Not sure what their plans are for classic villains like Flintheart Glomgold, Magica De Spell, and the Beagle Boys. Kinda hoping they save Flintheart for the final season's climax, but also kinda hoping he gets a narrative arc spanning all the seasons. Would be a shame if the show was canceled before he even gets to show up. Perhaps they'll take a page out of the '80s show's playbook and have him show up in the first story arc.

Speaking of Flintheart Glomgold, I wonder whether they will go with the canon of the comics or whether they will stick with the rewrite popularized by the 1980s cartoon. In the source material, Flintheart is from South Africa; but in the '80s cartoon, he's a fellow countryman of Scrooge McDuck's, a Scot. Complicating matters further is the issue of Carl Barks canon vs. post-Barks canon: in the creator's, Carl Barks', canon, Scrooge and Flintheart don't meet until the present day of the story when both are already old and wealthy. However, in the 1980s, the person who took over for the writing of the Duck Tales comics decided to write a backstory for everyone's favorite Scrooge McDuck rival:
Rosa, who admits to have a soft spot for the character, has used Flintheart in a growing number of stories and has offered him a sort of origin. In his stories Flintheart is a Boer from the province of Transvaal. He was born around the same time as Scrooge and first met him during the Gold Rush of 1886 (the main effect of this Rush was the foundation of Johannesburg). Like Scrooge, Flintheart was born in poverty and was working his way up the financial ladder. While unsuccessfully searching for diamonds, he attempted to steal the findings of more successful fellow miners. As a result, he was tied to the horns of a water buffalo and the animal was then sent running. Flintheart was found and saved by Scrooge. Flintheart offered to be the guide of the recently arrived gold miner from Scotland, since he knew the territory. Scrooge accepted him as a needed companion and friend. But at night while Scrooge was sleeping, Flintheart stole his ox-cart along with all his equipment and supplies and left him alone in the wilderness.
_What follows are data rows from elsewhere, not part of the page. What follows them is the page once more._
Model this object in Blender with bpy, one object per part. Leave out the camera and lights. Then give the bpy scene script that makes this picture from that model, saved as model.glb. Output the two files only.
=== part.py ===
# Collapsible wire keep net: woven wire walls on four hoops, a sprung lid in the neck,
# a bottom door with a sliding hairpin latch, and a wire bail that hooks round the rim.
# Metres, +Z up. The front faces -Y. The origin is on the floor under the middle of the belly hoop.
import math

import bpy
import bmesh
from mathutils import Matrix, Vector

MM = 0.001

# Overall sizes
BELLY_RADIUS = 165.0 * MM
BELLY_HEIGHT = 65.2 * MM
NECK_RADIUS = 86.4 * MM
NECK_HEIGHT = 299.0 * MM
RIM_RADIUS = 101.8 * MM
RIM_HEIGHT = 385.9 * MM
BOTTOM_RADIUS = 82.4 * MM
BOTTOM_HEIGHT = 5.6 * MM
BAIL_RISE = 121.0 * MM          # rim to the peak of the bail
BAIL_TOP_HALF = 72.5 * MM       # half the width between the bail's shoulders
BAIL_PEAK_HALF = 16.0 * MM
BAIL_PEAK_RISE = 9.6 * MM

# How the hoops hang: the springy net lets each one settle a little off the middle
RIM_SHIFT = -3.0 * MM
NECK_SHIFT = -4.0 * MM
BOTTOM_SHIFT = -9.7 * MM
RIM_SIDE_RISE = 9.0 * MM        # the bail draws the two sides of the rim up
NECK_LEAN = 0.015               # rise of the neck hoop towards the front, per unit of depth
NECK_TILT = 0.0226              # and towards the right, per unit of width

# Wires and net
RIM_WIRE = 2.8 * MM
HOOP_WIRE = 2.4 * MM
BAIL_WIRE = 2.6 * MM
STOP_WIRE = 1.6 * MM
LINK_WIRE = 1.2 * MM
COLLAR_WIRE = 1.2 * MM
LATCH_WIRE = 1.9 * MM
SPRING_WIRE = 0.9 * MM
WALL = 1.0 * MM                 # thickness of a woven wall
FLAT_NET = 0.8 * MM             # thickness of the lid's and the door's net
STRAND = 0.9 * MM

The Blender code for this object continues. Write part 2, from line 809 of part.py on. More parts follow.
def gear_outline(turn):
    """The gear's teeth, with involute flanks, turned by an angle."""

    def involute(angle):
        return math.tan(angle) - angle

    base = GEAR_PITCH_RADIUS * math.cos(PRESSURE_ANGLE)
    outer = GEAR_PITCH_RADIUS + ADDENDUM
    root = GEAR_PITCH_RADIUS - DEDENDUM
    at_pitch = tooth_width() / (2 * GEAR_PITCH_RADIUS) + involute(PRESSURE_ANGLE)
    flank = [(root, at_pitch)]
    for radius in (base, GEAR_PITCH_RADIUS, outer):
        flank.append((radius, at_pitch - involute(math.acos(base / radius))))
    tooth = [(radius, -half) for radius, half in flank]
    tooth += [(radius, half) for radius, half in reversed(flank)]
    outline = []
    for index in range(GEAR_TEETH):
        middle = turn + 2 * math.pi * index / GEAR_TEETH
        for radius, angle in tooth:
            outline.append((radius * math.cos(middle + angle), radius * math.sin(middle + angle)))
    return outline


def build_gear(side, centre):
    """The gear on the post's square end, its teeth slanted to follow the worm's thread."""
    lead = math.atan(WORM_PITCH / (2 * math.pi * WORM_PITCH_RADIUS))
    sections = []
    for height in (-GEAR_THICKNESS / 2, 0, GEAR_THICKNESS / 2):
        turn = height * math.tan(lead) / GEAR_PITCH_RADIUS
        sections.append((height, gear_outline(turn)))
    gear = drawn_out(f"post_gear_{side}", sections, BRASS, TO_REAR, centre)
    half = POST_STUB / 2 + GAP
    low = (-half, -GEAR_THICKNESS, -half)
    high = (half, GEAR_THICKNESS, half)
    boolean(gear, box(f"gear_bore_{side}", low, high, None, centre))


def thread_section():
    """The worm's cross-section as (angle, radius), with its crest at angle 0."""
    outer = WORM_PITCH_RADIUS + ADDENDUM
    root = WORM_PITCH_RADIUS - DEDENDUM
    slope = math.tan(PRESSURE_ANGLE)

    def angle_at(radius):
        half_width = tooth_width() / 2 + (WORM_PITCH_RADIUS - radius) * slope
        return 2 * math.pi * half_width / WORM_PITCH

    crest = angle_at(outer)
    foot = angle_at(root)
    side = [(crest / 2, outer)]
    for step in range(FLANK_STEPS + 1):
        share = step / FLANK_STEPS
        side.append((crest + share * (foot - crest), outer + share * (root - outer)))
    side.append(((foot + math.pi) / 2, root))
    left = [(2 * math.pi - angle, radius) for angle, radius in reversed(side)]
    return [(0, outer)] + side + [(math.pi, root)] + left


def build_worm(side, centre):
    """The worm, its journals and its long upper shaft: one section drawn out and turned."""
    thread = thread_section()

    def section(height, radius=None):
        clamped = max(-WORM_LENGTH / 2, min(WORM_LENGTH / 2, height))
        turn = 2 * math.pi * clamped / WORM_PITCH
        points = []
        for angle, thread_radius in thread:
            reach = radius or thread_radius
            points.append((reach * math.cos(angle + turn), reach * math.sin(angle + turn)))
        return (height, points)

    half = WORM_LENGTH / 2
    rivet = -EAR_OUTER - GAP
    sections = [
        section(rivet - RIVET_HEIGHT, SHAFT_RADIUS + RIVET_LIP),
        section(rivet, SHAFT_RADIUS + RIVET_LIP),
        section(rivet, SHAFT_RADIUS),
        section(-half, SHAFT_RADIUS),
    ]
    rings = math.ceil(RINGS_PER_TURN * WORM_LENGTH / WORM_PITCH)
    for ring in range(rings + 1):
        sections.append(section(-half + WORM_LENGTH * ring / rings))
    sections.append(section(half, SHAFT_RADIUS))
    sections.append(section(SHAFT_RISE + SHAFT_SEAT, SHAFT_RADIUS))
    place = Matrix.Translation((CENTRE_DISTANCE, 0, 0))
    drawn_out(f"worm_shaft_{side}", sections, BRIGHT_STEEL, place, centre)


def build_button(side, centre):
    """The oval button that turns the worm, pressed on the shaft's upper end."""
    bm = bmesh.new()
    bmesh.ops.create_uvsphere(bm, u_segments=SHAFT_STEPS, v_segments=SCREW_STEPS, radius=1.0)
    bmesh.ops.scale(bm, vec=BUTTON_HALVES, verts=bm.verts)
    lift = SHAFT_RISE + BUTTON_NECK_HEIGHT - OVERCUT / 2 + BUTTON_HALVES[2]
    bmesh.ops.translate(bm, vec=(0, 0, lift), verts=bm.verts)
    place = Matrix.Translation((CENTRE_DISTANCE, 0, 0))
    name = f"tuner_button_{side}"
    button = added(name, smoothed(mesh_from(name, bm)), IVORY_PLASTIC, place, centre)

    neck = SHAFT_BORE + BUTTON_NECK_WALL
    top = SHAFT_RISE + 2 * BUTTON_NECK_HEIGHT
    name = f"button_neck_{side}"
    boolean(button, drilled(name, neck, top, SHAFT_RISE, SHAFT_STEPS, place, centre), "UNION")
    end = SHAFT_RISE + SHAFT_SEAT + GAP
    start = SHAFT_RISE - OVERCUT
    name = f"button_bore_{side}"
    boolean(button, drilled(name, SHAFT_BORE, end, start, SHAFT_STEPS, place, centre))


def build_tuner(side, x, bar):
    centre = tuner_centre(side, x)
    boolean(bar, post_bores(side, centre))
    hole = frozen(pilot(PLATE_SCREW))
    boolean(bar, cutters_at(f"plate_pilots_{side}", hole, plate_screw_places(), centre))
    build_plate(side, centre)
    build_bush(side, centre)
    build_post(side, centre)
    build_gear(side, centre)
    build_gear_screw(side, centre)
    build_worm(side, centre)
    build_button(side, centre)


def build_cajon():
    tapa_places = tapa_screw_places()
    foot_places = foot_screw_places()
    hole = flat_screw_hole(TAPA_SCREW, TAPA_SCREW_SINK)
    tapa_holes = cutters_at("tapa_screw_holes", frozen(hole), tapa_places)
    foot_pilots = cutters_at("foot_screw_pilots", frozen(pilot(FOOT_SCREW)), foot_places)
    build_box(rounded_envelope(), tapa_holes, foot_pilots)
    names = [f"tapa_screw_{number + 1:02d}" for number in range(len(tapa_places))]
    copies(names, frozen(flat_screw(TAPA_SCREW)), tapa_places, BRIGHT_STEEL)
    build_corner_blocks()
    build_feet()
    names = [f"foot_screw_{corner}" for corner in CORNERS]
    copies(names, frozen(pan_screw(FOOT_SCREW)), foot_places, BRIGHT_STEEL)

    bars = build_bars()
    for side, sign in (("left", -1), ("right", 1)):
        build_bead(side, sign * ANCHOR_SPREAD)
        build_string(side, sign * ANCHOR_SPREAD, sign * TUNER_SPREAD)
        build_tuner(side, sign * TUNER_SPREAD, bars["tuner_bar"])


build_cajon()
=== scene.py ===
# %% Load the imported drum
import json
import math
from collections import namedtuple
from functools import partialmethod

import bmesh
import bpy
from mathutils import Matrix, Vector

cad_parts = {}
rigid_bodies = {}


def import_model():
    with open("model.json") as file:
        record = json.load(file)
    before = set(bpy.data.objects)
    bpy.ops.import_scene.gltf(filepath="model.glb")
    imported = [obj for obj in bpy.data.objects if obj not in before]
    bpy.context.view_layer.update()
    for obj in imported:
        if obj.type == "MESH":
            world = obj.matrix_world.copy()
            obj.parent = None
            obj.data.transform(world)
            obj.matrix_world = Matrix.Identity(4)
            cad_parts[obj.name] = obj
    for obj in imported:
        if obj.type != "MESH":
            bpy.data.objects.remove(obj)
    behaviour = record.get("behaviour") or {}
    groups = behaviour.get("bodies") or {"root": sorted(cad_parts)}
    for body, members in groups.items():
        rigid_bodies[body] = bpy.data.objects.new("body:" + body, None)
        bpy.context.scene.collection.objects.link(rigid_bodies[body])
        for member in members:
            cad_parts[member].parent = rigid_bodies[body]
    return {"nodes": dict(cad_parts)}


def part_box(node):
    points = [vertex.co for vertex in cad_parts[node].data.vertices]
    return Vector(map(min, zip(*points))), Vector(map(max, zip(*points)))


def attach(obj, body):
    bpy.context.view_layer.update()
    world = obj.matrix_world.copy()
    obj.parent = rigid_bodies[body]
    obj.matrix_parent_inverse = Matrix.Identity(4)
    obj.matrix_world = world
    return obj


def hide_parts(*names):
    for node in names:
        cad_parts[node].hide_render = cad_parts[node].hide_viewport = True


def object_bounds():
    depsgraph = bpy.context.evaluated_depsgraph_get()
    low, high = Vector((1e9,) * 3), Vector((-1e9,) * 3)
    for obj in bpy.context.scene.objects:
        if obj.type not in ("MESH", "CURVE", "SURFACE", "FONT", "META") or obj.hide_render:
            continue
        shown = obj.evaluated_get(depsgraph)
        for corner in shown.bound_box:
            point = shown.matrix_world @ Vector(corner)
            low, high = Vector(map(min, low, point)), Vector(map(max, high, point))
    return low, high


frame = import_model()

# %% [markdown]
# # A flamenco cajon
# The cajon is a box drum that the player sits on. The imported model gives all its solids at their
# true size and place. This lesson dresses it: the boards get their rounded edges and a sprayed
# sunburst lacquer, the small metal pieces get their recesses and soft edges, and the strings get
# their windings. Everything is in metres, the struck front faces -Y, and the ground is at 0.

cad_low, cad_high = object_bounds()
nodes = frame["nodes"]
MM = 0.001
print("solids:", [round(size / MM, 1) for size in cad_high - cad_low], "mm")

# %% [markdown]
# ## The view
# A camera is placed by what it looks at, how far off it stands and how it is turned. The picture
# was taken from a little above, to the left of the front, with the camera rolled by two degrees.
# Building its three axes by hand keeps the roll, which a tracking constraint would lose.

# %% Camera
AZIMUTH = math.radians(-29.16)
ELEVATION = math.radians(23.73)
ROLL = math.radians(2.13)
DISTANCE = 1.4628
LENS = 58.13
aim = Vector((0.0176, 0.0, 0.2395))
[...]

Having underestimated Scrooge, he was surprised when Scrooge caught up to him, furious and vengeful. When Scrooge finished with him, Flintheart was publicly humiliated, thoroughly embittered and imprisoned for theft. The two rivals made vows to themselves that helped shape some of their character traits. Scrooge vowed to never trust anybody ever again, in order not to be betrayed again. Apparently this is the source of Scrooge's distrust towards others whether they are allies, rivals or complete strangers and the reason he is secretive about his thoughts and emotions. On the other hand, a completely defeated Flintheart vowed that he will work to become so rich that nobody can humiliate him again (see Life and Times of Scrooge McDuck — Part VI:The Terror of Transvaal).
This tragic backstory, in which Scrooge and Flintheart drive one another to become the hardened men they are later in life, is exactly the sort of thing that 21st-century cartoon viewers lap up. (See: Gravity Falls' Grunkle Stan. See also: Adventure Time's Ice King.) So if the series does decide to stick with comic canon but also makes the decision to include post-Barks comics as canon, I think it'd be pretty awesome if they were to adapt this story arc for the TV series.

And if they don't decide to stick with that? And instead, they go for the Scottish Flintheart angle popularized by the '80s cartoon? Then I'd be interested to see them come up with a novel canon (if and only if they like) which lends some pathos to the characters' backstory. After all, does not Scrooge remark that he got where he is today by being "smarter than the smarties and tougher than the toughies?" What if one of those smarties was a young Flintheart fifty years ago? Or what if one of those toughies was Flintheart's father, whom Scrooge drove into bankruptcy and set the young Flintheart down a path for vengeance? Drama? In my Duck Tales? Okay, maybe I'm getting ahead of myself here. But still.